>>>

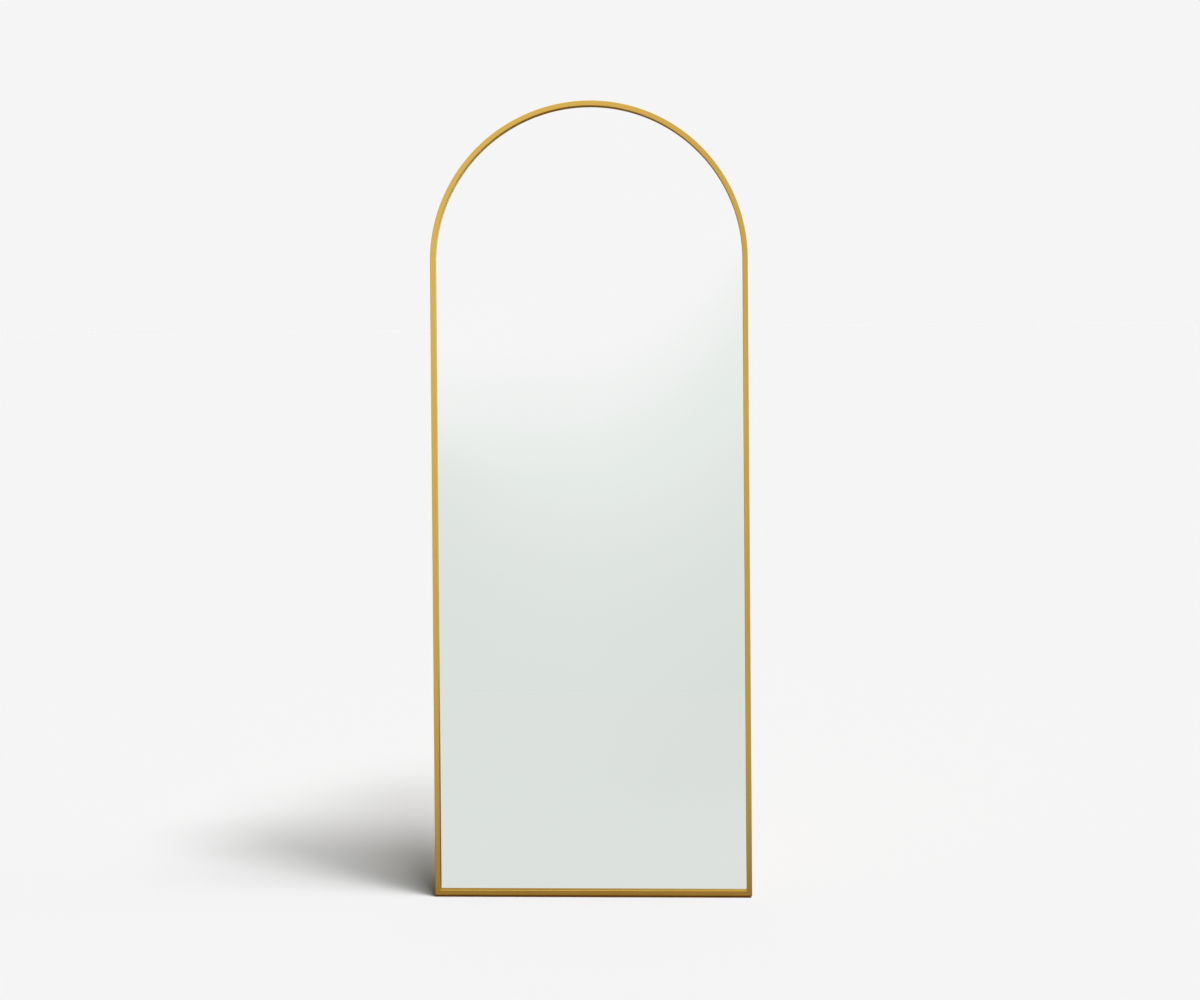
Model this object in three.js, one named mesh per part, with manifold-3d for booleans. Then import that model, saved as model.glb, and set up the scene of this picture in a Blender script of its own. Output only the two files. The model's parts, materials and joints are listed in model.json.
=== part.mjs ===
// Arched floor mirror that leans on a wall: a thin brass-toned metal frame round silvered glass,
// with a backing board, cross battens, edge clips, hanger rings, wall bumpers and wedge feet.
// Millimetres, +Z up, front towards -Y. "Depth" counts backwards from the front of the frame.
import * as THREE from "three";
import { mergeVertices } from "three/addons/utils/BufferGeometryUtils.js";
import Module from "manifold-3d";

const wasm = await Module();
wasm.setup();

// ---- Driving dimensions ----
const frameWidth = 762; // outside, across the uprights
const frameHeight = 1905; // outside, measured along the frame from its bottom edge to the top of the arch
const frameDepth = 30; // front face to rear edge
const faceWidth = 12.7; // width of the metal seen from the front
const leanDegrees = 6; // how far the mirror leans back from upright
const fitGap = 0.3; // clearance between pieces that touch

const boxDepth = 11; // depth of the hollow bar at the front of the frame profile
const outerWall = 1.8; // side wall behind the bar
const barWall = 1.5; // walls of the hollow bar
const clipLipReach = 5; // how far the rear lip stands in from the outside of the frame
const clipLipThickness = 1.7;
const edgeRadius = 1.4; // rounding of the front edges
const archSteps = 80;
const panelSteps = 56; // arch of the board and cushion, which lie out of sight

const glassThickness = 5;
const glassBevel = 0.8;
const cushionThickness = 3;
const boardThickness = 6;
const panelInset = 6.3; // outside of the frame to the edge of the glass and board
const cushionInset = 9;

const keyArm = 45; // length of each arm of a corner key
const keyScrewAt = 31; // from the outside corner to each set screw
const keyTaper = 1.5; // lead-in at the tips of the key's arms
const keyScrewRadius = 2;
const keyScrewLength = 6;
const keyScrewSocket = 2; // depth of its socket
const keyHoleSlack = 0.35;
const accessSlack = 0.5; // the holes that a key's screws are turned through are this much wider than them

const blockLength = 60; // rubber blocks under the glass
const blockX = 230;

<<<

AIM OF THE TASK: Reproduce the material precisely, including every line.

OUTPUT FOR THIS EXERCISE:
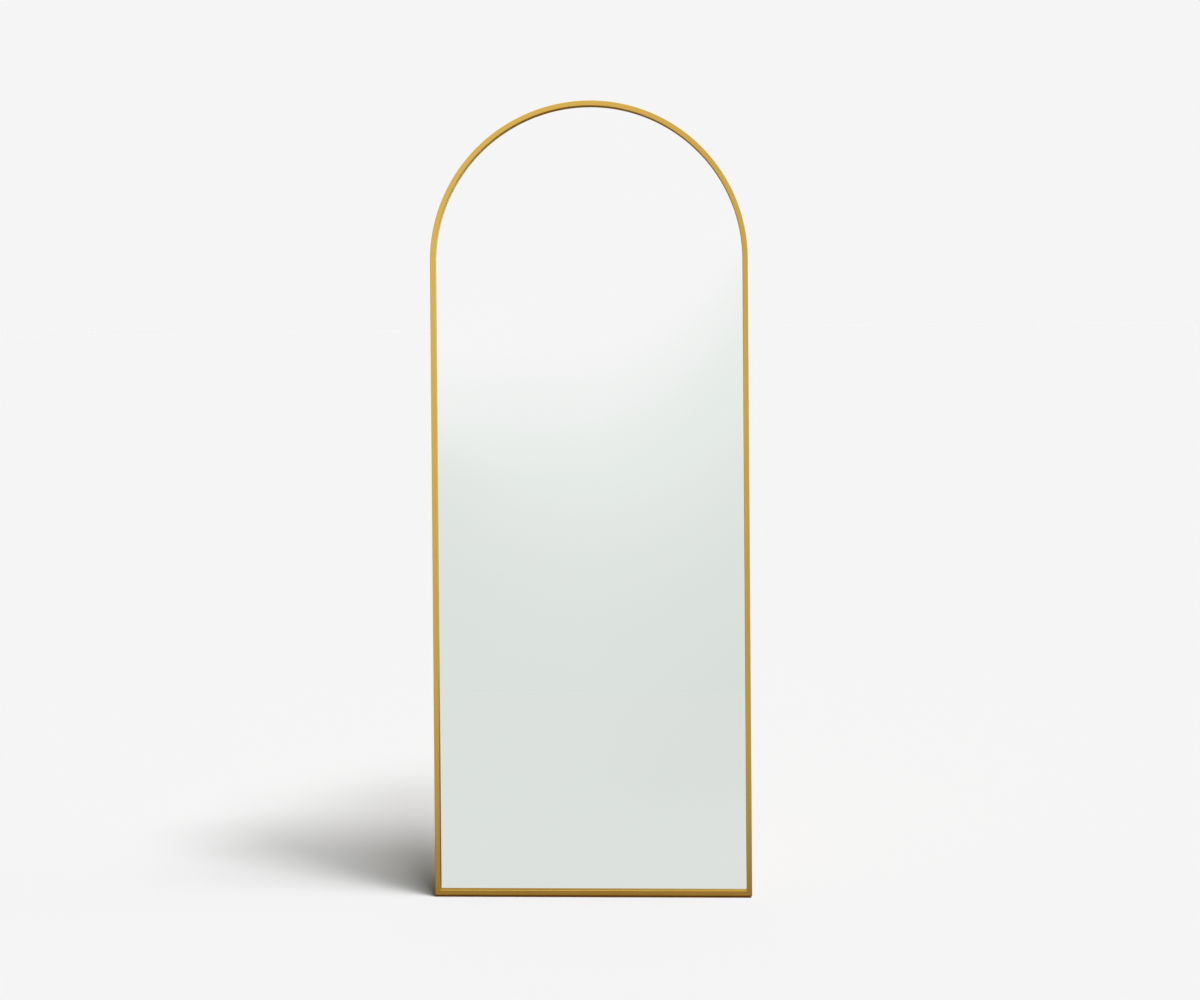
Model this object in three.js, one named mesh per part, with manifold-3d for booleans. Then import that model, saved as model.glb, and set up the scene of this picture in a Blender script of its own. Output only the two files. The model's parts, materials and joints are listed in model.json.
=== part.mjs ===
// Arched floor mirror that leans on a wall: a thin brass-toned metal frame round silvered glass,
// with a backing board, cross battens, edge clips, hanger rings, wall bumpers and wedge feet.
// Millimetres, +Z up, front towards -Y. "Depth" counts backwards from the front of the frame.
import * as THREE from "three";
import { mergeVertices } from "three/addons/utils/BufferGeometryUtils.js";
import Module from "manifold-3d";

const wasm = await Module();
wasm.setup();

// ---- Driving dimensions ----
const frameWidth = 762; // outside, across the uprights
const frameHeight = 1905; // outside, measured along the frame from its bottom edge to the top of the arch
const frameDepth = 30; // front face to rear edge
const faceWidth = 12.7; // width of the metal seen from the front
const leanDegrees = 6; // how far the mirror leans back from upright
const fitGap = 0.3; // clearance between pieces that touch

const boxDepth = 11; // depth of the hollow bar at the front of the frame profile
const outerWall = 1.8; // side wall behind the bar
const barWall = 1.5; // walls of the hollow bar
const clipLipReach = 5; // how far the rear lip stands in from the outside of the frame
const clipLipThickness = 1.7;
const edgeRadius = 1.4; // rounding of the front edges
const archSteps = 80;
const panelSteps = 56; // arch of the board and cushion, which lie out of sight

const glassThickness = 5;
const glassBevel = 0.8;
const cushionThickness = 3;
const boardThickness = 6;
const panelInset = 6.3; // outside of the frame to the edge of the glass and board
const cushionInset = 9;

const keyArm = 45; // length of each arm of a corner key
const keyScrewAt = 31; // from the outside corner to each set screw
const keyTaper = 1.5; // lead-in at the tips of the key's arms
const keyScrewRadius = 2;
const keyScrewLength = 6;
const keyScrewSocket = 2; // depth of its socket
const keyHoleSlack = 0.35;
const accessSlack = 0.5; // the holes that a key's screws are turned through are this much wider than them

const blockLength = 60; // rubber blocks under the glass
const blockX = 230;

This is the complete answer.